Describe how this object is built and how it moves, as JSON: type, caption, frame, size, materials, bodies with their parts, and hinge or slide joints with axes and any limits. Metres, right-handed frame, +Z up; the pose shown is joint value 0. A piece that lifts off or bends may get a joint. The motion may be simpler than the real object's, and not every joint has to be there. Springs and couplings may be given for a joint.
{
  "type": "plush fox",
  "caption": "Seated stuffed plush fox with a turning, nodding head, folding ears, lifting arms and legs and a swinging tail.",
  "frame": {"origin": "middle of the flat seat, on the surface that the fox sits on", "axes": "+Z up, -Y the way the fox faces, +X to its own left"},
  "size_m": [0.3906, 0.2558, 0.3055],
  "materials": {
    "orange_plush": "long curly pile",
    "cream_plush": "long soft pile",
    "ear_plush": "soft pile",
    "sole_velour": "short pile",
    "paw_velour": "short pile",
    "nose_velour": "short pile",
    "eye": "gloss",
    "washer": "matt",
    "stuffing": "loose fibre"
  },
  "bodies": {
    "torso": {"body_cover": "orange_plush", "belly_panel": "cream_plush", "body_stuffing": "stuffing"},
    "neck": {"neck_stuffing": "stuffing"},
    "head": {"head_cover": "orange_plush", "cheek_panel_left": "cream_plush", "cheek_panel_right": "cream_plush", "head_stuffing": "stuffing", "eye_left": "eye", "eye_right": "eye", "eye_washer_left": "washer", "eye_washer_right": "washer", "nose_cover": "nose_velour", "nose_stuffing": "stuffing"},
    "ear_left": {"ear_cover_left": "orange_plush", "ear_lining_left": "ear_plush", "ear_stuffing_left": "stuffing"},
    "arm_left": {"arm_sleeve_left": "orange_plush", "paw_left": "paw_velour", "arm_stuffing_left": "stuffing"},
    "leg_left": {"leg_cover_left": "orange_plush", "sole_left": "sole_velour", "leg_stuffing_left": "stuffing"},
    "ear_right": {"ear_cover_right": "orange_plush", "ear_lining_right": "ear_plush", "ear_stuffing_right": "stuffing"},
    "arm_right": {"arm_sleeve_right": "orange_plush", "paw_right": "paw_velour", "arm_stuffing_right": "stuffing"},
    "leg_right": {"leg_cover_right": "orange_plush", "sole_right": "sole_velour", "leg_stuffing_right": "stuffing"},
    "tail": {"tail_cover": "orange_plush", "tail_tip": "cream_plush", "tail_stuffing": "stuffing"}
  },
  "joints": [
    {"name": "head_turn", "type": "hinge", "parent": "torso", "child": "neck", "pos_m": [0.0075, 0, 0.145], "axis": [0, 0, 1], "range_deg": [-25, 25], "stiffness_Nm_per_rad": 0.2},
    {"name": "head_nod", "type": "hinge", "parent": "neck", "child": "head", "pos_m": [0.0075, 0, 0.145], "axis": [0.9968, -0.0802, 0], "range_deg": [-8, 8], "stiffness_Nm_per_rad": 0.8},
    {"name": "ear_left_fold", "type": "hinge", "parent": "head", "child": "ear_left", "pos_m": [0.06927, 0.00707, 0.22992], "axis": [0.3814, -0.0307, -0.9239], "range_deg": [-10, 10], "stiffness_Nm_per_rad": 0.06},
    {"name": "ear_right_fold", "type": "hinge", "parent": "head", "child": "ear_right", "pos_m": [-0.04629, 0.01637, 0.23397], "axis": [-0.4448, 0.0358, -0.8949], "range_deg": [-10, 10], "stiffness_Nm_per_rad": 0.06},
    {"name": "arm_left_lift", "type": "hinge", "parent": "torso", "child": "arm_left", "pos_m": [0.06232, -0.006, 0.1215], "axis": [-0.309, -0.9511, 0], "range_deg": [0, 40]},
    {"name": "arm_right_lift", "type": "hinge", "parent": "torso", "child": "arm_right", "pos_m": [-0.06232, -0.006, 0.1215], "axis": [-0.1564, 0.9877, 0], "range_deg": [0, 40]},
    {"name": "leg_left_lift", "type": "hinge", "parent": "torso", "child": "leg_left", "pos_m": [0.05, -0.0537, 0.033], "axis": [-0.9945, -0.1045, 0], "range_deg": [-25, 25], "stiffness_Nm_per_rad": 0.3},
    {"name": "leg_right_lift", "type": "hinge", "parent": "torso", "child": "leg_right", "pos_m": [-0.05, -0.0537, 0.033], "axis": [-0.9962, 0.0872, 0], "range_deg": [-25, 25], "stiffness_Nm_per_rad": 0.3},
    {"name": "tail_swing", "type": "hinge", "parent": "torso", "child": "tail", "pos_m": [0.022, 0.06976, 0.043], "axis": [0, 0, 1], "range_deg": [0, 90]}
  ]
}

§ §

▶ **AIM OF THE TASK**: Using the listing above, reproduce each line without omission.

▶ **THE ANSWER**:
Describe how this object is built and how it moves, as JSON: type, caption, frame, size, materials, bodies with their parts, and hinge or slide joints with axes and any limits. Metres, right-handed frame, +Z up; the pose shown is joint value 0. A piece that lifts off or bends may get a joint. The motion may be simpler than the real object's, and not every joint has to be there. Springs and couplings may be given for a joint.
{
  "type": "plush fox",
  "caption": "Seated stuffed plush fox with a turning, nodding head, folding ears, lifting arms and legs and a swinging tail.",
  "frame": {"origin": "middle of the flat seat, on the surface that the fox sits on", "axes": "+Z up, -Y the way the fox faces, +X to its own left"},
  "size_m": [0.3906, 0.2558, 0.3055],
  "materials": {
    "orange_plush": "long curly pile",
    "cream_plush": "long soft pile",
    "ear_plush": "soft pile",
    "sole_velour": "short pile",
    "paw_velour": "short pile",
    "nose_velour": "short pile",
    "eye": "gloss",
    "washer": "matt",
    "stuffing": "loose fibre"
  },
  "bodies": {
    "torso": {"body_cover": "orange_plush", "belly_panel": "cream_plush", "body_stuffing": "stuffing"},
    "neck": {"neck_stuffing": "stuffing"},
    "head": {"head_cover": "orange_plush", "cheek_panel_left": "cream_plush", "cheek_panel_right": "cream_plush", "head_stuffing": "stuffing", "eye_left": "eye", "eye_right": "eye", "eye_washer_left": "washer", "eye_washer_right": "washer", "nose_cover": "nose_velour", "nose_stuffing": "stuffing"},
    "ear_left": {"ear_cover_left": "orange_plush", "ear_lining_left": "ear_plush", "ear_stuffing_left": "stuffing"},
    "arm_left": {"arm_sleeve_left": "orange_plush", "paw_left": "paw_velour", "arm_stuffing_left": "stuffing"},
    "leg_left": {"leg_cover_left": "orange_plush", "sole_left": "sole_velour", "leg_stuffing_left": "stuffing"},
    "ear_right": {"ear_cover_right": "orange_plush", "ear_lining_right": "ear_plush", "ear_stuffing_right": "stuffing"},
    "arm_right": {"arm_sleeve_right": "orange_plush", "paw_right": "paw_velour", "arm_stuffing_right": "stuffing"},
    "leg_right": {"leg_cover_right": "orange_plush", "sole_right": "sole_velour", "leg_stuffing_right": "stuffing"},
    "tail": {"tail_cover": "orange_plush", "tail_tip": "cream_plush", "tail_stuffing": "stuffing"}
  },
  "joints": [
    {"name": "head_turn", "type": "hinge", "parent": "torso", "child": "neck", "pos_m": [0.0075, 0, 0.145], "axis": [0, 0, 1], "range_deg": [-25, 25], "stiffness_Nm_per_rad": 0.2},
    {"name": "head_nod", "type": "hinge", "parent": "neck", "child": "head", "pos_m": [0.0075, 0, 0.145], "axis": [0.9968, -0.0802, 0], "range_deg": [-8, 8], "stiffness_Nm_per_rad": 0.8},
    {"name": "ear_left_fold", "type": "hinge", "parent": "head", "child": "ear_left", "pos_m": [0.06927, 0.00707, 0.22992], "axis": [0.3814, -0.0307, -0.9239], "range_deg": [-10, 10], "stiffness_Nm_per_rad": 0.06},
    {"name": "ear_right_fold", "type": "hinge", "parent": "head", "child": "ear_right", "pos_m": [-0.04629, 0.01637, 0.23397], "axis": [-0.4448, 0.0358, -0.8949], "range_deg": [-10, 10], "stiffness_Nm_per_rad": 0.06},
    {"name": "arm_left_lift", "type": "hinge", "parent": "torso", "child": "arm_left", "pos_m": [0.06232, -0.006, 0.1215], "axis": [-0.309, -0.9511, 0], "range_deg": [0, 40]},
    {"name": "arm_right_lift", "type": "hinge", "parent": "torso", "child": "arm_right", "pos_m": [-0.06232, -0.006, 0.1215], "axis": [-0.1564, 0.9877, 0], "range_deg": [0, 40]},
    {"name": "leg_left_lift", "type": "hinge", "parent": "torso", "child": "leg_left", "pos_m": [0.05, -0.0537, 0.033], "axis": [-0.9945, -0.1045, 0], "range_deg": [-25, 25], "stiffness_Nm_per_rad": 0.3},
    {"name": "leg_right_lift", "type": "hinge", "parent": "torso", "child": "leg_right", "pos_m": [-0.05, -0.0537, 0.033], "axis": [-0.9962, 0.0872, 0], "range_deg": [-25, 25], "stiffness_Nm_per_rad": 0.3},
    {"name": "tail_swing", "type": "hinge", "parent": "torso", "child": "tail", "pos_m": [0.022, 0.06976, 0.043], "axis": [0, 0, 1], "range_deg": [0, 90]}
  ]
}